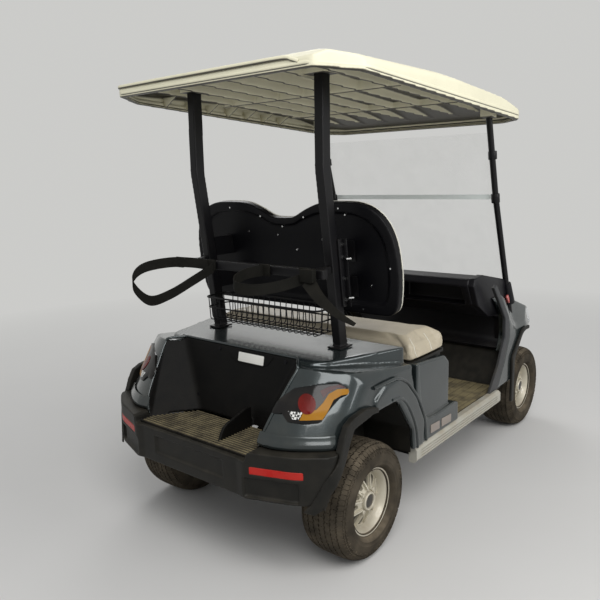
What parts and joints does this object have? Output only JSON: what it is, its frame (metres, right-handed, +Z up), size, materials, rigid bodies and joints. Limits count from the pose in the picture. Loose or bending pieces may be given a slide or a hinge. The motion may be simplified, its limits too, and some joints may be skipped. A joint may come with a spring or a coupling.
{
  "type": "two-seat golf cart",
  "caption": "Electric golf cart with a canopy roof, bench seat, folding-type windscreen, bag well and steered front wheels.",
  "frame": {"origin": "on the ground under the middle of the cart's bounding box", "axes": "+X forward, +Y to the driver's left, +Z up"},
  "size_m": [2.3685, 1.202, 1.8741],
  "materials": {
    "body_paint": "gloss metallic",
    "frame_black": "satin",
    "axle_steel": "dusty",
    "motor_iron": "dusty",
    "battery_case": "matte",
    "black_plastic": "textured",
    "roof_plastic": "satin",
    "strip_grey": "matte",
    "seat_vinyl": "grained",
    "tyre_rubber": "dusty",
    "rim_silver": "satin",
    "screen_glass": "clear",
    "lamp_lens": "clear over red and amber",
    "reflector_red": "gloss",
    "mat_rubber": "dusty",
    "strap_web": "woven"
  },
  "bodies": {
    "root": {"rear_body": "body_paint", "side_panels": "body_paint", "front_body": "body_paint", "chassis_frame": "frame_black", "rear_posts": "frame_black", "front_posts": "frame_black", "seat_brackets": "frame_black", "front_suspension": "frame_black", "leaf_springs": "frame_black", "basket": "frame_black", "rear_axle": "axle_steel", "steering_rack": "axle_steel", "steering_column": "axle_steel", "drive_motor": "motor_iron", "battery_block": "battery_case", "rear_bumper": "black_plastic", "front_bumper": "black_plastic", "arch_trims": "black_plastic", "front_arch_trims": "black_plastic", "bag_well": "black_plastic", "wheel_housings": "black_plastic", "dash": "black_plastic", "seat_back_shell": "black_plastic", "seat_box": "black_plastic", "strap_bar": "black_plastic", "pedals": "black_plastic", "screen_joint": "black_plastic", "floor_pan": "black_plastic", "roof": "roof_plastic", "side_sills": "strip_grey", "leg_trims": "strip_grey", "seat_back_pad": "seat_vinyl", "windscreen_lower": "screen_glass", "windscreen_upper": "screen_glass", "tail_lamps": "lamp_lens", "headlamps": "lamp_lens", "rear_reflectors": "reflector_red", "floor_mat": "mat_rubber", "well_mat": "mat_rubber", "bag_straps": "strap_web"},
    "wheel_rear_left": {"tyre_rear_left": "tyre_rubber", "rim_rear_left": "rim_silver"},
    "wheel_rear_right": {"tyre_rear_right": "tyre_rubber", "rim_rear_right": "rim_silver"},
    "wheel_front_left": {"tyre_front_left": "tyre_rubber", "rim_front_left": "rim_silver"},
    "wheel_front_right": {"tyre_front_right": "tyre_rubber", "rim_front_right": "rim_silver"},
    "knuckle_left": {"knuckle_left": "axle_steel"},
    "knuckle_right": {"knuckle_right": "axle_steel"},
    "tie_rod": {"tie_rod": "axle_steel"},
    "steering_wheel": {"steering_wheel": "black_plastic"},
    "seat_lid": {"seat_board": "black_plastic", "seat_cushion": "seat_vinyl"}
  },
  "joints": [
    {"name": "steer_left", "type": "hinge", "parent": "root", "child": "knuckle_left", "pos_m": [0.895, 0.375, 0.2285], "axis": [0, 0, 1], "range_deg": [-25, 25]},
    {"name": "steer_right", "type": "hinge", "parent": "root", "child": "knuckle_right", "pos_m": [0.895, -0.375, 0.2285], "axis": [0, 0, 1], "range_deg": [-25, 25]},
    {"name": "rod_slide", "type": "slide", "parent": "root", "child": "tie_rod", "axis": [0, 1, 0], "range_m": [-0.05, 0.05]},
    {"name": "wheel_turn", "type": "hinge", "parent": "root", "child": "steering_wheel", "pos_m": [0.15, 0.275, 0.88], "axis": [-0.7071, 0, 0.7071], "range_deg": [-300, 300]},
    {"name": "seat_lift", "type": "hinge", "parent": "root", "child": "seat_lid", "pos_m": [-0.155, 0, 0.69], "axis": [0, 1, 0], "range_deg": [0, 80]},
    {"name": "roll_rear_left", "type": "hinge", "parent": "root", "child": "wheel_rear_left", "pos_m": [-0.755, 0.472, 0.2285], "axis": [0, 1, 0], "continuous": true},
    {"name": "roll_rear_right", "type": "hinge", "parent": "root", "child": "wheel_rear_right", "pos_m": [-0.755, -0.472, 0.2285], "axis": [0, 1, 0], "continuous": true},
    {"name": "roll_front_left", "type": "hinge", "parent": "knuckle_left", "child": "wheel_front_left", "pos_m": [0.895, 0.44, 0.2285], "axis": [0, 1, 0], "continuous": true},
    {"name": "roll_front_right", "type": "hinge", "parent": "knuckle_right", "child": "wheel_front_right", "pos_m": [0.895, -0.44, 0.2285], "axis": [0, 1, 0], "continuous": true}
  ],
  "couplings": [
    {"joint": "steer_right", "follows": "steer_left", "ratio": 1},
    {"joint": "rod_slide", "follows": "steer_left", "m_per_rad": -0.11},
    {"joint": "wheel_turn", "follows": "steer_left", "ratio": 12}
  ]
}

....................

## DIRECTION
Write out the listing once more, matching it exactly.

## OUTPUT FOR THIS TASK
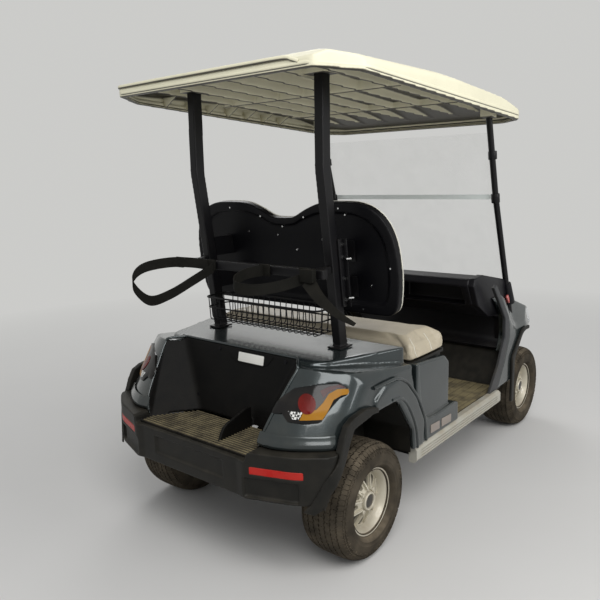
What parts and joints does this object have? Output only JSON: what it is, its frame (metres, right-handed, +Z up), size, materials, rigid bodies and joints. Limits count from the pose in the picture. Loose or bending pieces may be given a slide or a hinge. The motion may be simplified, its limits too, and some joints may be skipped. A joint may come with a spring or a coupling.
{
  "type": "two-seat golf cart",
  "caption": "Electric golf cart with a canopy roof, bench seat, folding-type windscreen, bag well and steered front wheels.",
  "frame": {"origin": "on the ground under the middle of the cart's bounding box", "axes": "+X forward, +Y to the driver's left, +Z up"},
  "size_m": [2.3685, 1.202, 1.8741],
  "materials": {
    "body_paint": "gloss metallic",
    "frame_black": "satin",
    "axle_steel": "dusty",
    "motor_iron": "dusty",
    "battery_case": "matte",
    "black_plastic": "textured",
    "roof_plastic": "satin",
    "strip_grey": "matte",
    "seat_vinyl": "grained",
    "tyre_rubber": "dusty",
    "rim_silver": "satin",
    "screen_glass": "clear",
    "lamp_lens": "clear over red and amber",
    "reflector_red": "gloss",
    "mat_rubber": "dusty",
    "strap_web": "woven"
  },
  "bodies": {
    "root": {"rear_body": "body_paint", "side_panels": "body_paint", "front_body": "body_paint", "chassis_frame": "frame_black", "rear_posts": "frame_black", "front_posts": "frame_black", "seat_brackets": "frame_black", "front_suspension": "frame_black", "leaf_springs": "frame_black", "basket": "frame_black", "rear_axle": "axle_steel", "steering_rack": "axle_steel", "steering_column": "axle_steel", "drive_motor": "motor_iron", "battery_block": "battery_case", "rear_bumper": "black_plastic", "front_bumper": "black_plastic", "arch_trims": "black_plastic", "front_arch_trims": "black_plastic", "bag_well": "black_plastic", "wheel_housings": "black_plastic", "dash": "black_plastic", "seat_back_shell": "black_plastic", "seat_box": "black_plastic", "strap_bar": "black_plastic", "pedals": "black_plastic", "screen_joint": "black_plastic", "floor_pan": "black_plastic", "roof": "roof_plastic", "side_sills": "strip_grey", "leg_trims": "strip_grey", "seat_back_pad": "seat_vinyl", "windscreen_lower": "screen_glass", "windscreen_upper": "screen_glass", "tail_lamps": "lamp_lens", "headlamps": "lamp_lens", "rear_reflectors": "reflector_red", "floor_mat": "mat_rubber", "well_mat": "mat_rubber", "bag_straps": "strap_web"},
    "wheel_rear_left": {"tyre_rear_left": "tyre_rubber", "rim_rear_left": "rim_silver"},
    "wheel_rear_right": {"tyre_rear_right": "tyre_rubber", "rim_rear_right": "rim_silver"},
    "wheel_front_left": {"tyre_front_left": "tyre_rubber", "rim_front_left": "rim_silver"},
    "wheel_front_right": {"tyre_front_right": "tyre_rubber", "rim_front_right": "rim_silver"},
    "knuckle_left": {"knuckle_left": "axle_steel"},
    "knuckle_right": {"knuckle_right": "axle_steel"},
    "tie_rod": {"tie_rod": "axle_steel"},
    "steering_wheel": {"steering_wheel": "black_plastic"},
    "seat_lid": {"seat_board": "black_plastic", "seat_cushion": "seat_vinyl"}
  },
  "joints": [
    {"name": "steer_left", "type": "hinge", "parent": "root", "child": "knuckle_left", "pos_m": [0.895, 0.375, 0.2285], "axis": [0, 0, 1], "range_deg": [-25, 25]},
    {"name": "steer_right", "type": "hinge", "parent": "root", "child": "knuckle_right", "pos_m": [0.895, -0.375, 0.2285], "axis": [0, 0, 1], "range_deg": [-25, 25]},
    {"name": "rod_slide", "type": "slide", "parent": "root", "child": "tie_rod", "axis": [0, 1, 0], "range_m": [-0.05, 0.05]},
    {"name": "wheel_turn", "type": "hinge", "parent": "root", "child": "steering_wheel", "pos_m": [0.15, 0.275, 0.88], "axis": [-0.7071, 0, 0.7071], "range_deg": [-300, 300]},
    {"name": "seat_lift", "type": "hinge", "parent": "root", "child": "seat_lid", "pos_m": [-0.155, 0, 0.69], "axis": [0, 1, 0], "range_deg": [0, 80]},
    {"name": "roll_rear_left", "type": "hinge", "parent": "root", "child": "wheel_rear_left", "pos_m": [-0.755, 0.472, 0.2285], "axis": [0, 1, 0], "continuous": true},
    {"name": "roll_rear_right", "type": "hinge", "parent": "root", "child": "wheel_rear_right", "pos_m": [-0.755, -0.472, 0.2285], "axis": [0, 1, 0], "continuous": true},
    {"name": "roll_front_left", "type": "hinge", "parent": "knuckle_left", "child": "wheel_front_left", "pos_m": [0.895, 0.44, 0.2285], "axis": [0, 1, 0], "continuous": true},
    {"name": "roll_front_right", "type": "hinge", "parent": "knuckle_right", "child": "wheel_front_right", "pos_m": [0.895, -0.44, 0.2285], "axis": [0, 1, 0], "continuous": true}
  ],
  "couplings": [
    {"joint": "steer_right", "follows": "steer_left", "ratio": 1},
    {"joint": "rod_slide", "follows": "steer_left", "m_per_rad": -0.11},
    {"joint": "wheel_turn", "follows": "steer_left", "ratio": 12}
  ]
}